- Theatrical release poster
- Directed by: Jaypee
- Produced by: Devi Karan
- Starring: Karan Neha Ratnakaran
- Cinematography: Harmugg
- Edited by: V. J. Sabu Joseph
- Music by: Vidyasagar
- Production company: K Entertainments
- Distributed by: Dream Factory
- Release date: 16 September 2016;
- Country: India
- Language: Tamil

= Uchathula Shiva =

2016 Indian film by Jaypee

Uchathula Shiva is a 2016 Indian Tamil-language action film which was directed by Jaypee, starring Karan and Neha Ratnakaran in the leading roles. Featuring music composed by Vidyasagar, the film is produced by Karan's wife, Devi Karan and marks the actor's first home production. The film had a theatrical release on 16 September 2016 to mixed reviews.
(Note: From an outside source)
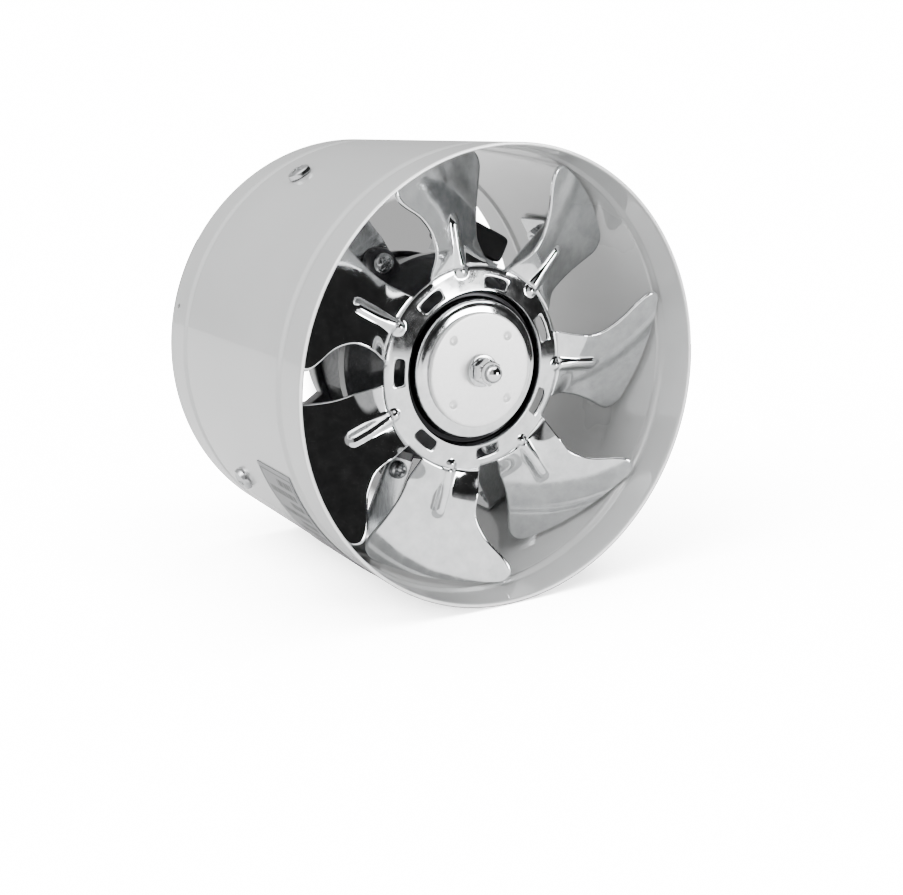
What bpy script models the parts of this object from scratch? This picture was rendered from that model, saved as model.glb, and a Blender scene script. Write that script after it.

The film also marked the last featured film for the actor Karan, in leading roles and further retirement from the film industry.

== Plot ==
An easy-going taxi driver named Shiva (Karan) gives out advice on hygiene and the need to be "professional" to an idli vendor on street, thus establishing himself as someone with a humanitarian side, in the very first scene. Further, his conversation with a passenger (G. Gnanasambandam) in a car and the way he talks to his over-concerned mother over phone (Kovai Sarala's voice) brings him closer to the audience. However, within no time, things go haywire when the story actually kicks off. Nila (Neha Ratnakaran) is being chased by a prominent drug dealer named Albert (Aadukalam Naren) in the town, and Shiva comes to her rescue and offers a lift. He tries to contact people who are close to her to ensure safety. Little does he know that he is inviting trouble, as things start going beyond his control. What follows is an unexpected series of incidents.

== Production ==
The film became Karan's first home production, with the actor revealing that he chose to do a "light-hearted entertainer" rather than a serious film. Yashmith was initially considered to feature in the flashback portions, but he was replaced by Sriram Karthik.

== Music ==
The music and background score for the film were composed by Vidyasagar and lyrics written by Vairamuthu. Director Dharani made his debut as playback singer with this film.

Track listing
| No. | Title | Singer(s) | Length |
|---|---|---|---|
| 1. | "Tharu Maru" | Tippu, Dharani, Karan, JP | 4:20 |
| 2. | "Pesu Pesu" | Balaram, Indulekha Warrier | 4:58 |
| 3. | "Uchathula Shiva Theme" | Vidyasagar | 2:17 |
| 4. | "Uchathula Shivan Da" | V. M. Mahalingam | 2:17 |
| Total length: |  |  | 13:12 |

== Release and reception ==
The film had a theatrical release across Tamil Nadu on 16 September 2016. A critic from The Times of India wrote "a few scenes appear wacky, as the filmmaker seems to be confused about whether to approach these sequences in a serious or comical manner" and "as a result, the audience, too, are left confused".